Microsoft announced a bevy of additions to Azure including AMD Instinct MI300X instances, Cobalt 100 instances in preview and the latest OpenAI model, GPT-4o, in Azure OpenAI Service.

The announcements at Microsoft's Build 2024 conference land as both Amazon Web Services and Google Cloud are busy launching custom silicon and access to multiple model choices.

All of the hyperscalers are looking to supply supercomputers that have diversity of custom silicon and processors from AMD and Nvidia as well as networking and architecture choices for AI workloads. Constellation Research analyst Holger Mueller said:

"It is clear that the path to AI is custom algorithms on custom silicon and Microsoft is on the jouney, with both the Cobalt and the AMD Mi300 preview. A key aspect of faster CPUs is faster networking, but Microsoft is quiet on that. Amongst all the cloud vendors, Microsoft has its traditional partner connections - so the AMD chip uptake comes as no surprise. When viable we will likely see Intel in Azure as well."

Here's a look at the three headliners for Azure at Build along with other key additions.

  • Microsoft announced the general availability of the ND MI300X VM series, which features AMD's Instinct MI300X Accelerator. The ND MI300X VM combines eight AMD MI300X Instinct accelerators. AMD is looking to give Nvidia's GPU franchise competition. On a briefing with analysts, Scott Guthrie, Executive Vice President of Cloud and AI at Microsoft, said AMD's accelerators were the most cost-effective GPUs available based on what the company is seeing with its Azure AI Service. AMD Q1 delivers data center, AI sales surge of 80%
  • Azure virtual machines built to run on Cobalt 100 processors are available in preview. Microsoft announced Cobalt in November and claimed that it could deliver 40% better performance than Azure's previous Arm-based VMs. Guthrie also noted that Cobalt performs better than the current version of AWS' Trainium processor. "It's going to enable even better infrastructure and better cost advantage and performance on Azure," said Guthrie, who was referencing Cobalt on Azure. Guthrie added that Snowflake was developing on Cobalt instances. 

  • OpenAI's GPT-4o will be available exclusively on Azure. Microsoft said OpenAI's latest flagship model will be available in preview on Azure AI Studio and as an API. OpenAI just launched GPT-4o last week, a day ahead of Google's latest Gemini models.
  • To round out the Azure OpenAI Service upgrades, Microsoft enhanced fine-tuning of GPT-4, added Assistants API to ease creation of agents and launched GPT-4 Turbo with vision capabilities. Microsoft also said it is adding its multimodal Phi-3 family of small language models to Microsoft Azure AI as a model as a service offering.
  • Azure will also get new services for managing instances. Microsoft launched Azure Cloud Fleet, a service that provisions Azure compute capacity across virtual machine types, available zones and pricing models to mix and match performance and cost. The company also launched Microsoft Copilot in Azure, which is an assistant for managing cloud and edge operations.

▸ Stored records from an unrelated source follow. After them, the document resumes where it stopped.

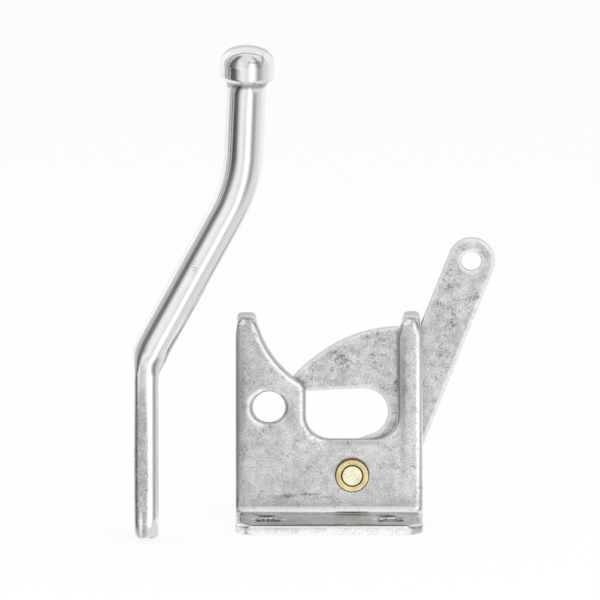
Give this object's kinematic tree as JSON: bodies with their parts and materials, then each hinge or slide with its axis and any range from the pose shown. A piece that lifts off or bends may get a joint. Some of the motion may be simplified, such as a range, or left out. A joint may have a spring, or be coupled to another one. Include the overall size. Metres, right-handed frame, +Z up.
{
  "type": "gate latch",
  "caption": "Self-locking gate latch: a folded steel bracket with a notch and a pivoting lever, and a cranked striker bar with a domed head that drops into the notch.",
  "frame": {"origin": "on the seat of the latch bracket, the underside of its foot, midway between the two fixing holes", "axes": "+Z up from the seat along the fixing holes, +X to the right towards the lever's arm, and -Y towards the viewer and the free end of the foot"},
  "size_m": [0.1182, 0.0437, 0.1635],
  "materials": {
    "plate_zinc": "dull zinc plate with a fine mottle",
    "lever_zinc": "matt zinc plate with small dark specks",
    "bar_zinc": "bright zinc plate",
    "rivet_yellow": "yellow passivated zinc plate",
    "collar_yellow": "yellow passivated zinc plate"
  },
  "bodies": {
    "latch": {"latch_plate": "plate_zinc", "pivot_rivet": "rivet_yellow", "rivet_collar": "collar_yellow", "striker_bar": "bar_zinc"},
    "lever": {"latch_lever": "lever_zinc"}
  },
  "joints": [
    {"name": "lever_pivot", "type": "hinge", "parent": "latch", "child": "lever", "pos_m": [0.0075, 0.01405, 0.0161], "axis": [0, 1, 0], "range_deg": [0, 50]}
  ]
}
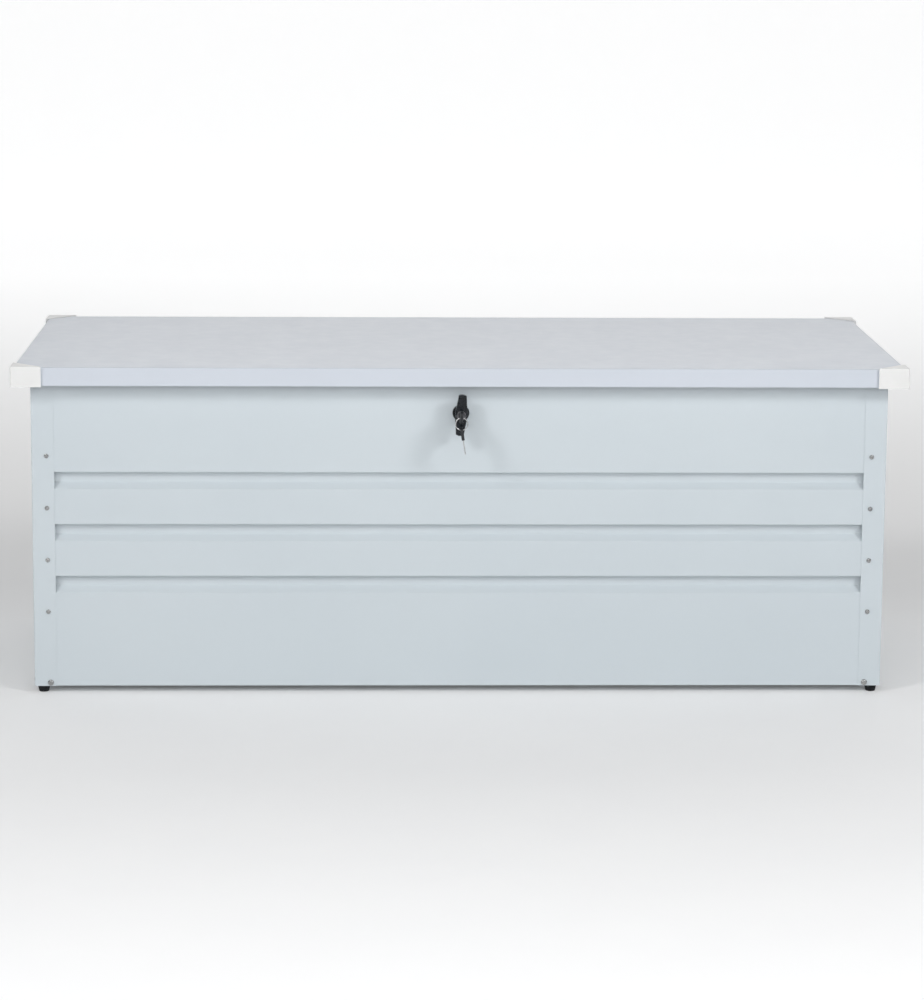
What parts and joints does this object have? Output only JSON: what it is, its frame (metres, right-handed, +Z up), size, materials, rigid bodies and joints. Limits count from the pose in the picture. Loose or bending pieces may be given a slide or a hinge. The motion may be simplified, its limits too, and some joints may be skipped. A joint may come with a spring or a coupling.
{
  "type": "deck storage box",
  "caption": "Free-standing folded-steel deck storage box with an overlapping lid on gas springs, grooved walls, plastic lid corners and a keyed T-handle latch.",
  "frame": {"origin": "floor level under the centre of the lid, midway between the four feet", "axes": "+X to the right seen from the front, along the box; +Y to the back; +Z up"},
  "size_m": [1.65, 0.738, 0.62],
  "materials": {
    "body_paint": "satin light blue-grey powder coat",
    "lid_paint": "satin light blue-grey powder coat",
    "cap_plastic": "smooth moulded white",
    "foot_rubber": "matt black",
    "bumper_rubber": "matt dark grey",
    "floor_galvanised": "galvanised sheet with a fine spangle",
    "zinc_hardware": "bright zinc plate",
    "hinge_steel": "zinc plate",
    "spring_black": "satin black paint",
    "spring_rod_chrome": "polished",
    "latch_black": "gloss black die casting",
    "lock_chrome": "polished",
    "key_plastic": "satin black",
    "key_steel": "nickel plate"
  },
  "bodies": {
    "root": {"front_panel": "body_paint", "back_panel": "body_paint", "left_side_panel": "body_paint", "right_side_panel": "body_paint", "corner_post_front_left": "body_paint", "corner_post_front_right": "body_paint", "corner_post_back_left": "body_paint", "corner_post_back_right": "body_paint", "post_screws": "zinc_hardware", "base_bolts": "zinc_hardware", "body_nuts": "zinc_hardware", "foot_front_left": "foot_rubber", "foot_front_right": "foot_rubber", "foot_back_left": "foot_rubber", "foot_back_right": "foot_rubber", "floor_pan_left": "floor_galvanised", "floor_pan_centre": "floor_galvanised", "floor_pan_right": "floor_galvanised", "floor_rail_left": "floor_galvanised", "floor_rail_right": "floor_galvanised", "floor_screws": "zinc_hardware", "lid_bumpers": "bumper_rubber", "hinge_body_leaf_left": "hinge_steel", "hinge_body_leaf_centre": "hinge_steel", "hinge_body_leaf_right": "hinge_steel", "hinge_pins": "zinc_hardware", "hinge_body_screws": "zinc_hardware", "gas_spring_body_bracket_left": "zinc_hardware", "gas_spring_body_bracket_right": "zinc_hardware", "latch_base": "latch_black", "latch_nut": "zinc_hardware"},
    "lid": {"lid_skin": "lid_paint", "lid_rib_left": "lid_paint", "lid_rib_centre": "lid_paint", "lid_rib_right": "lid_paint", "corner_cap_front_left": "cap_plastic", "corner_cap_front_right": "cap_plastic", "corner_cap_back_left": "cap_plastic", "corner_cap_back_right": "cap_plastic", "hinge_lid_leaf_left": "hinge_steel", "hinge_lid_leaf_centre": "hinge_steel", "hinge_lid_leaf_right": "hinge_steel", "hinge_lid_rivets": "zinc_hardware", "gas_spring_lid_bracket_left": "zinc_hardware", "gas_spring_lid_bracket_right": "zinc_hardware", "lid_keeper": "zinc_hardware"},
    "handle": {"t_handle": "latch_black", "lock_cylinder": "lock_chrome", "latch_cam": "zinc_hardware", "cam_screw": "zinc_hardware"},
    "plug": {"lock_plug": "lock_chrome"},
    "key": {"key_head": "key_plastic", "key_blade": "key_steel"},
    "key_ring": {"split_ring": "key_steel"},
    "spare_key": {"spare_key_head": "key_plastic", "spare_key_blade": "key_steel"},
    "spring_rod_left": {"gas_spring_rod_left": "spring_rod_chrome"},
    "spring_cylinder_left": {"gas_spring_cylinder_left": "spring_black"},
    "spring_rod_right": {"gas_spring_rod_right": "spring_rod_chrome"},
    "spring_cylinder_right": {"gas_spring_cylinder_right": "spring_black"}
  },
  "joints": [
    {"name": "lid_hinge", "type": "hinge", "parent": "root", "child": "lid", "pos_m": [0, 0.332, 0.587], "axis": [-1, 0, 0], "range_deg": [0, 75]},
    {"name": "handle_turn", "type": "hinge", "parent": "root", "child": "handle", "pos_m": [0, -0.318, 0.531], "axis": [0, 1, 0], "range_deg": [0, 90]},
    {"name": "plug_turn", "type": "hinge", "parent": "handle", "child": "plug", "pos_m": [0, -0.345, 0.531], "axis": [0, 1, 0], "range_deg": [0, 90]},
    {"name": "key_pull", "type": "slide", "parent": "plug", "child": "key", "axis": [0, -1, 0], "range_m": [0, 0.024]},
    {"name": "ring_swing", "type": "hinge", "parent": "key", "child": "key_ring", "pos_m": [0, -0.3765, 0.531], "axis": [-1, 0, 0], "range_deg": [-8, 60]},
    {"name": "spare_key_swing", "type": "hinge", "parent": "key_ring", "child": "spare_key", "pos_m": [0, -0.3765, 0.5086], "axis": [-1, 0, 0], "range_deg": [-8, 45]},
    {"name": "spring_rod_pivot_left", "type": "hinge", "parent": "root", "child": "spring_rod_left", "pos_m": [-0.755, 0.22915, 0.34277], "axis": [-1, 0, 0], "range_deg": [0, 37.5]},
    {"name": "spring_cylinder_pivot_left", "type": "hinge", "parent": "lid", "child": "spring_cylinder_left", "pos_m": [-0.755, 0.06719, 0.577], "axis": [-1, 0, 0], "range_deg": [-37.5, 0]},
    {"name": "spring_rod_pivot_right", "type": "hinge", "parent": "root", "child": "spring_rod_right", "pos_m": [0.755, 0.22915, 0.34277], "axis": [-1, 0, 0], "range_deg": [0, 37.5]},
    {"name": "spring_cylinder_pivot_right", "type": "hinge", "parent": "lid", "child": "spring_cylinder_right", "pos_m": [0.755, 0.06719, 0.577], "axis": [-1, 0, 0], "range_deg": [-37.5, 0]}
  ],
  "couplings": [
    {"joint": "spring_rod_pivot_left", "follows": "lid_hinge", "ratio": 0.5},
    {"joint": "spring_cylinder_pivot_left", "follows": "lid_hinge", "ratio": -0.5},
    {"joint": "spring_rod_pivot_right", "follows": "lid_hinge", "ratio": 0.5},
    {"joint": "spring_cylinder_pivot_right", "follows": "lid_hinge", "ratio": -0.5}
  ]
}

Nadella: We're a GenAI platform company

Speaking at the Build 2024 keynote, Microsoft CEO Satya Nadella said the age of generative AI is just starting.

"We now have these things that are scaling every six months or doubling every six months. You know, what we have though, with the effect of the scaling laws is a new natural user interface that's multimodal that means support stack speech, images, video as input and output. We have memory that retains important context recalls both our personal knowledge and data across our apps and devices. We have new reasoning and planning capabilities that helps us understand very complex context and complete complex tasks while reducing the cognitive load on us."
 
Nadella said Microsoft has always been a platform company and Azure is "the most complete scalable AI infrastructure that meets your needs in this AI era."

"With building Azure as the world's computer, we have the most comprehensive global infrastructure with more than 60 plus data center regions," said Nadella, who noted that the company is optimizing power and efficiency across the stack. 

Nadella said Azure will be built out with Nvidia, AMD and its own silicon in clusters. He said Maya and Cobalt, Microsoft's custom processors, are already delivering customer workloads and responding to prompts.  

Mueller said:

"Microsoft needs to wean itself and OpenAI of Nvidia machines that are expansive and the hardest commodity to purchase in IT. Continuing the Cobalt strategy makes sense, adding AMD as well, but it will not help with the existing workloads. The question is – will Microsoft rebuild OpenAI models? – or support two different AI hardware platfoms and choose what to run where. Time will tell."